Special thanks for Science Coach: Dan Mack, Paint Process Engineer, John Deere

AACT Science Coaches: https://teachchemistry.org/about-us/science-coaches

**ChemEd X Blog Posts**

Doc Saves Everyone: Applying BCA Tables To Titration Calculations: https://www.chemedx.org/blog/doc-saves-everyone-%E2%80%93-applying-bca-tables-titration-calculations

Rethinking Stoichiometry: https://www.chemedx.org/blog/rethinking-stoichiometry

Conceptual Chemistry: https://www.chemedx.org/blog/conceptual-chemistry

One Teacher's Attempt at Using BCA Table for Stoichiometry: https://www.chemedx.org/blog/one-teachers-attempt-use-bca-tables-stoichiometry

## NGSS

Students who demonstrate understanding can use mathematical representations to support the claim that atoms, and therefore mass, are conserved during a chemical reaction.

*More information about all DCI for HS-PS1 can be found at https://www.nextgenscience.org/dci-arrangement/hs-ps1-matter-and-its-interactions and further resources at https://www.nextgenscience.org.

Students who demonstrate understanding can use mathematical representations to support the claim that atoms, and therefore mass, are conserved during a chemical reaction.

Assessment does not include complex chemical reactions.

Emphasis is on using mathematical ideas to communicate the proportional relationships between masses of atoms in the reactants and the products, and the translation of these relationships to the macroscopic scale using the mole as the conversion from the atomic to the macroscopic scale.
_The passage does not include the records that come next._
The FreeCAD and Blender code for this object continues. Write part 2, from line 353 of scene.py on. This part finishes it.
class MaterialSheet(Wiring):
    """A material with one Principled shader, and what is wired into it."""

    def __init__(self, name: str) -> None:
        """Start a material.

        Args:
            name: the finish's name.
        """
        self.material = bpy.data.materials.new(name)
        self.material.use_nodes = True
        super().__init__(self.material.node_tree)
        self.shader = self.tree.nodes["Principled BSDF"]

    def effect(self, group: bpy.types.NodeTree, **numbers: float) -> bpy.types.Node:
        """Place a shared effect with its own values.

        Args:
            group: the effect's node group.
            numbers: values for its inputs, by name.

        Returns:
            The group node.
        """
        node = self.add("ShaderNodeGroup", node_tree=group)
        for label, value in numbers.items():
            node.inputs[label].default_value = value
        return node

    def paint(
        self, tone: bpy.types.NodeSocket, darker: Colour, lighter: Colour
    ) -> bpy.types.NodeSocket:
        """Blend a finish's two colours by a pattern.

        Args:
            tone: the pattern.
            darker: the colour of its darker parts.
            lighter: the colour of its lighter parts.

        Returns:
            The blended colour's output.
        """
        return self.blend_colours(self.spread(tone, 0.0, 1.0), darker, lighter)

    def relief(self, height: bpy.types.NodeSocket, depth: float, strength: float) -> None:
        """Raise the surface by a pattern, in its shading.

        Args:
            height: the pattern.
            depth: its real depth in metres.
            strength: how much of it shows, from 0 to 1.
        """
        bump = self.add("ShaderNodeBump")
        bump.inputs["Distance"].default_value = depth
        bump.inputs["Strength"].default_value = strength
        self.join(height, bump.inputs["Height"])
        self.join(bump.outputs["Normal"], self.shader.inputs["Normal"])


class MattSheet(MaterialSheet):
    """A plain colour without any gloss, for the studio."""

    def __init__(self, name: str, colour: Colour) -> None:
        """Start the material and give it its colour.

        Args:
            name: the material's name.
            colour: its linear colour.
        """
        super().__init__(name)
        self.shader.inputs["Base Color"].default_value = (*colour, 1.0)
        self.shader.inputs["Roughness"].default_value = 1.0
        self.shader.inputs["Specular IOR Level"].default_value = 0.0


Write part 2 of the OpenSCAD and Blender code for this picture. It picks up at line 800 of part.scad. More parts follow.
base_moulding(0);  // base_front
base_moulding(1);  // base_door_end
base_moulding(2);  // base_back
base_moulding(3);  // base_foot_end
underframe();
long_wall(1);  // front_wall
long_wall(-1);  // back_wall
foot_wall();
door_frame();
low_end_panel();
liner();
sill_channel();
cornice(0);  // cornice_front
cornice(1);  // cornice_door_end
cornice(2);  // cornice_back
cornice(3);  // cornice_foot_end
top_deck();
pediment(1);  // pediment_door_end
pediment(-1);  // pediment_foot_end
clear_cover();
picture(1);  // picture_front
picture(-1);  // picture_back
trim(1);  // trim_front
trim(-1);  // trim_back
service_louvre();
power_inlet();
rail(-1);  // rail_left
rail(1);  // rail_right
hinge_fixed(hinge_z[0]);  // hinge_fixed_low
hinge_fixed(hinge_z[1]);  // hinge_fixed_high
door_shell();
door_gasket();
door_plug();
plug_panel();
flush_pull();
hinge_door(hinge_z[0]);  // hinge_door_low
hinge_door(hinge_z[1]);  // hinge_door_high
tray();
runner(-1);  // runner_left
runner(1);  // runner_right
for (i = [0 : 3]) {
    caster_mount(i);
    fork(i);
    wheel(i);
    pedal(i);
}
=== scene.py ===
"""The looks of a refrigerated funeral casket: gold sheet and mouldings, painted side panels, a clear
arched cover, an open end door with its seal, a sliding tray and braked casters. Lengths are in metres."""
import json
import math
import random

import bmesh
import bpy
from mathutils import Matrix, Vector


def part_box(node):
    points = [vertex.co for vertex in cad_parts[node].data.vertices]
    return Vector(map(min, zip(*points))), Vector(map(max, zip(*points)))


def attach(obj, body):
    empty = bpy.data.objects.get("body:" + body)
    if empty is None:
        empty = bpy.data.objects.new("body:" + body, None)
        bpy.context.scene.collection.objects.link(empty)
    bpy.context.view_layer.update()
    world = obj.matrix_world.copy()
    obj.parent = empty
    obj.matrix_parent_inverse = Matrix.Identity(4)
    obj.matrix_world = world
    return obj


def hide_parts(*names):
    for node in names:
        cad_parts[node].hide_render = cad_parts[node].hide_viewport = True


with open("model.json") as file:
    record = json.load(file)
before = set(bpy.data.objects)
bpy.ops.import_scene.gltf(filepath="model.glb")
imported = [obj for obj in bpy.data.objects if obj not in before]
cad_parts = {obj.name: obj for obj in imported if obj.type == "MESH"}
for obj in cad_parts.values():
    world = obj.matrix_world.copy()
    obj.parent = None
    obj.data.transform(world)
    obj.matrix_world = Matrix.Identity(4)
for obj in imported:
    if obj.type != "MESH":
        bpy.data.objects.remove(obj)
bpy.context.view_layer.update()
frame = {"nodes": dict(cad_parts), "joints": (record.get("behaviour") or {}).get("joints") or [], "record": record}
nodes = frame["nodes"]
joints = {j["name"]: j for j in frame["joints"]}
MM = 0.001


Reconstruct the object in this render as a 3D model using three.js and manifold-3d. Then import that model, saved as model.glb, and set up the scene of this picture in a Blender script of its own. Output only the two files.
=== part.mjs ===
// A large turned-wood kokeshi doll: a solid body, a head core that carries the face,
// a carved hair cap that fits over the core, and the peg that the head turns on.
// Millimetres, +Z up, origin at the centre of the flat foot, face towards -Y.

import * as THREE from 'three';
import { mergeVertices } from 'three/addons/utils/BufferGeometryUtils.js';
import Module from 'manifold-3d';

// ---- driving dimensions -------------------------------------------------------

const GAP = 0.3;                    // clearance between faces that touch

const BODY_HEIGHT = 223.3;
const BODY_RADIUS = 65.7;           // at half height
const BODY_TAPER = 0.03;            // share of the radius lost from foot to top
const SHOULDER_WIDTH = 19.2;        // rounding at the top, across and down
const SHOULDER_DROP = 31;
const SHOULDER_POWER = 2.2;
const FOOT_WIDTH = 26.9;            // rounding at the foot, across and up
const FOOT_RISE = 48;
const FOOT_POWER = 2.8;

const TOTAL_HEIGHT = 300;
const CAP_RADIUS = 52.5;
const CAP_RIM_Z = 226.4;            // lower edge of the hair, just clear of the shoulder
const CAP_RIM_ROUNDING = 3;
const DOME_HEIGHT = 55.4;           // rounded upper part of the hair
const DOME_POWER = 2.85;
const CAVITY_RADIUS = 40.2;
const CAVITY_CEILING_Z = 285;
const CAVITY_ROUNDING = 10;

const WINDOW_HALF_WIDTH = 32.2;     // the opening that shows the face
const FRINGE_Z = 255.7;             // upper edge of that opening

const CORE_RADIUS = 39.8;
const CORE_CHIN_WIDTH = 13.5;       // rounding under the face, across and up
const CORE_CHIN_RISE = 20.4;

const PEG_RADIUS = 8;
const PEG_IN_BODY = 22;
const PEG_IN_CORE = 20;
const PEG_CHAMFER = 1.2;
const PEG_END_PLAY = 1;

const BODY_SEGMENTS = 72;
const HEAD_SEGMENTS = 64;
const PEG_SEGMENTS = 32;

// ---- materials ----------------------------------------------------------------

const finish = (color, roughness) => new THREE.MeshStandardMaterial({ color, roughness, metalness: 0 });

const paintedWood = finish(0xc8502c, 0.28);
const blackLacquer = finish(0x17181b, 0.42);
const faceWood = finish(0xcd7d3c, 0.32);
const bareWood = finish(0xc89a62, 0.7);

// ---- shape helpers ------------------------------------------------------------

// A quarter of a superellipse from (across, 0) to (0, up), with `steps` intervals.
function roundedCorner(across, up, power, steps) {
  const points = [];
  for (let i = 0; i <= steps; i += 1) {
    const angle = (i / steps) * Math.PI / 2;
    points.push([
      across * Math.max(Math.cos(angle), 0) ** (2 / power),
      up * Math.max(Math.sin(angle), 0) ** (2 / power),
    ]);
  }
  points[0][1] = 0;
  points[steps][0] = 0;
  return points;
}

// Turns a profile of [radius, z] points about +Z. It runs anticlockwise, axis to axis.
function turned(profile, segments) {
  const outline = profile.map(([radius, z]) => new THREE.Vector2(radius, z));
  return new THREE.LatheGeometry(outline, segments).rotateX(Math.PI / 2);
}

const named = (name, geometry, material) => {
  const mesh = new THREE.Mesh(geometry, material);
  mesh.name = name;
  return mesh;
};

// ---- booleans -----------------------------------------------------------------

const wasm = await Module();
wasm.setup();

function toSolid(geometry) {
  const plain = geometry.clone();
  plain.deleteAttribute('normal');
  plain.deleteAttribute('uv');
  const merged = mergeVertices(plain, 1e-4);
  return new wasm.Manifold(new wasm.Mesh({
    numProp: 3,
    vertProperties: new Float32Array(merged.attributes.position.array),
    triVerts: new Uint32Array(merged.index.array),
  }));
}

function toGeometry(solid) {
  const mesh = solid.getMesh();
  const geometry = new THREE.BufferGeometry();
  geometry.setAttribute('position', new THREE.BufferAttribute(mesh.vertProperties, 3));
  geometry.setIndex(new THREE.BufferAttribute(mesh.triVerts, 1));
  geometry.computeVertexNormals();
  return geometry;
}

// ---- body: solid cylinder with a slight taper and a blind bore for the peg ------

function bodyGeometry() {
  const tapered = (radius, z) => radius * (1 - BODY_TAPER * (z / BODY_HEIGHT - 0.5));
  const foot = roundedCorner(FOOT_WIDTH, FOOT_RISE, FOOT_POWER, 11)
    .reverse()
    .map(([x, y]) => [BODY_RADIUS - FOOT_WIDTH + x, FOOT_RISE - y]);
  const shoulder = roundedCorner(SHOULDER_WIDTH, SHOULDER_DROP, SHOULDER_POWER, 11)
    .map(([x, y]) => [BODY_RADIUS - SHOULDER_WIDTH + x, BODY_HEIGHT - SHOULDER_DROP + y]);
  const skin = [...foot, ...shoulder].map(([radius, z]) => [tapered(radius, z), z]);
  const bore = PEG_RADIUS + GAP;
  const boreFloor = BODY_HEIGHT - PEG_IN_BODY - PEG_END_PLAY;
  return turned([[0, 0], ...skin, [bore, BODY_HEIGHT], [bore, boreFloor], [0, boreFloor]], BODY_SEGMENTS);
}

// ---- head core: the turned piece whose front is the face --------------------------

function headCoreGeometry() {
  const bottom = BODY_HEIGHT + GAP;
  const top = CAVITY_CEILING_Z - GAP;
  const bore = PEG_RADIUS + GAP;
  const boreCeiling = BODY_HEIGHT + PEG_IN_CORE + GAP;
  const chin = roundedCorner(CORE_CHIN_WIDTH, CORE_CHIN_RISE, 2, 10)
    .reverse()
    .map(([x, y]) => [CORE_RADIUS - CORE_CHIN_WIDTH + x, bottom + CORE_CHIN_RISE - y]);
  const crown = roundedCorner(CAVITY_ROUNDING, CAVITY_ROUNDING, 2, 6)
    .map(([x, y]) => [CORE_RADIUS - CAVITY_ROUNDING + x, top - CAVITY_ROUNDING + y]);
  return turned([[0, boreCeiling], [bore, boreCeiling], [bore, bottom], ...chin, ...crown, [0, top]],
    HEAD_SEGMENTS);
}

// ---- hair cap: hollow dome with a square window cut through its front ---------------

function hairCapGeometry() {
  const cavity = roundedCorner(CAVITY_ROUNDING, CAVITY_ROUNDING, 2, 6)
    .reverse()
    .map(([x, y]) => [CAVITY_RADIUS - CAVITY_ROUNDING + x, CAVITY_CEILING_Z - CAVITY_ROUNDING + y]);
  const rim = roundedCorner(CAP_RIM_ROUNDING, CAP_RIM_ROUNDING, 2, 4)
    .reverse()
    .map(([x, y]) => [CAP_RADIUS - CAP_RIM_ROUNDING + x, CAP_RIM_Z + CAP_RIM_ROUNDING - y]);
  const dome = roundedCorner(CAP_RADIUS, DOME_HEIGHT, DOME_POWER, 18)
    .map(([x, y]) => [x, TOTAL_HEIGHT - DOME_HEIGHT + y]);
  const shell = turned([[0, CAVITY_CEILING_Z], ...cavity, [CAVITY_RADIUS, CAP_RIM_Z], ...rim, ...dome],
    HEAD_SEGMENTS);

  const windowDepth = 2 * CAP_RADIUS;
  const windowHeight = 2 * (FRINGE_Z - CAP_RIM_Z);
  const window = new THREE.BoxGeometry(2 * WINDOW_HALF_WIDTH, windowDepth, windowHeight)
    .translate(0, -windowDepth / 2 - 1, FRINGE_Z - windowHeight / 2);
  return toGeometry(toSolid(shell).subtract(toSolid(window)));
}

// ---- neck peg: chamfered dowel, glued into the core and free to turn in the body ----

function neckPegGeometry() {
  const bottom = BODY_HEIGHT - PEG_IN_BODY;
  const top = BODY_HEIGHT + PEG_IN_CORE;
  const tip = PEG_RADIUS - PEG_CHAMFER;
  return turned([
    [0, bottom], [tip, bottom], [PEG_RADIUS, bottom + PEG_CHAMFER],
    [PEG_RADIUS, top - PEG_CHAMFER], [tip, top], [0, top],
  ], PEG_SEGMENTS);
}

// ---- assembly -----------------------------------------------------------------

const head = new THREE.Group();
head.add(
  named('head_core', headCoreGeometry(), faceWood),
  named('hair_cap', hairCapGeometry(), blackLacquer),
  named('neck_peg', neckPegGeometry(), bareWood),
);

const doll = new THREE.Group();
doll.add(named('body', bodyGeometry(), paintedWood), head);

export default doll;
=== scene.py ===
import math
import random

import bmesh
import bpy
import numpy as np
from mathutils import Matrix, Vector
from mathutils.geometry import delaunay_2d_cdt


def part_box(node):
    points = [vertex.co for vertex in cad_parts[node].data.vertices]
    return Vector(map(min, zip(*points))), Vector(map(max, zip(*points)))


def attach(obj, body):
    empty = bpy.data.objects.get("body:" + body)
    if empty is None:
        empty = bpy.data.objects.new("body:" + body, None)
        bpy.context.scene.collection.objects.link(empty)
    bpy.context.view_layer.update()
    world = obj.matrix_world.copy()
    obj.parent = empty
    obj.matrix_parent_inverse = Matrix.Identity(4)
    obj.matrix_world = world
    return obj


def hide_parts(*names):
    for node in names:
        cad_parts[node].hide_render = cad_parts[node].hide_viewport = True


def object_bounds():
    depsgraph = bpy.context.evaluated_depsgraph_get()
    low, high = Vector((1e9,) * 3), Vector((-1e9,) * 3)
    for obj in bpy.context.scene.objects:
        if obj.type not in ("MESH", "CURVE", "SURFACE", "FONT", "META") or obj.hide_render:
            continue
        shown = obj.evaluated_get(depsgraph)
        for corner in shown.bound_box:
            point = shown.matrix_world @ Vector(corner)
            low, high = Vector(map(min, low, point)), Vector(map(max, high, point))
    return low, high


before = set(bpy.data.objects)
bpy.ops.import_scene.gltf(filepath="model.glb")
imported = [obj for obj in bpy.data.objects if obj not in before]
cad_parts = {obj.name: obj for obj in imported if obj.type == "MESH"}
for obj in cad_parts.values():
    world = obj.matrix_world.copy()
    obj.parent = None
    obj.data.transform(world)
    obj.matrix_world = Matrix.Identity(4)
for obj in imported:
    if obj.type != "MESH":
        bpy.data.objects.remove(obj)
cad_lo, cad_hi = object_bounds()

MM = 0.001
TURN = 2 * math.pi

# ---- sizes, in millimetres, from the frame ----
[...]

Emphasis is on assessing students’ use of mathematical thinking and not on memorization and rote application of problem - solving techniques.

## Comments 2

## Love the real-world context!

Thanks for the blog post. I absolutely love the real-world connection - and that's something I have been striving to do better. Your idea has inspired me to keep looking!

## Awesome!

Way cool! I teach a "pre ap" class. We are going from equilibrium to acid base. This would fit in great. Can't wait to try it! I'll report back. Thanks for sharing!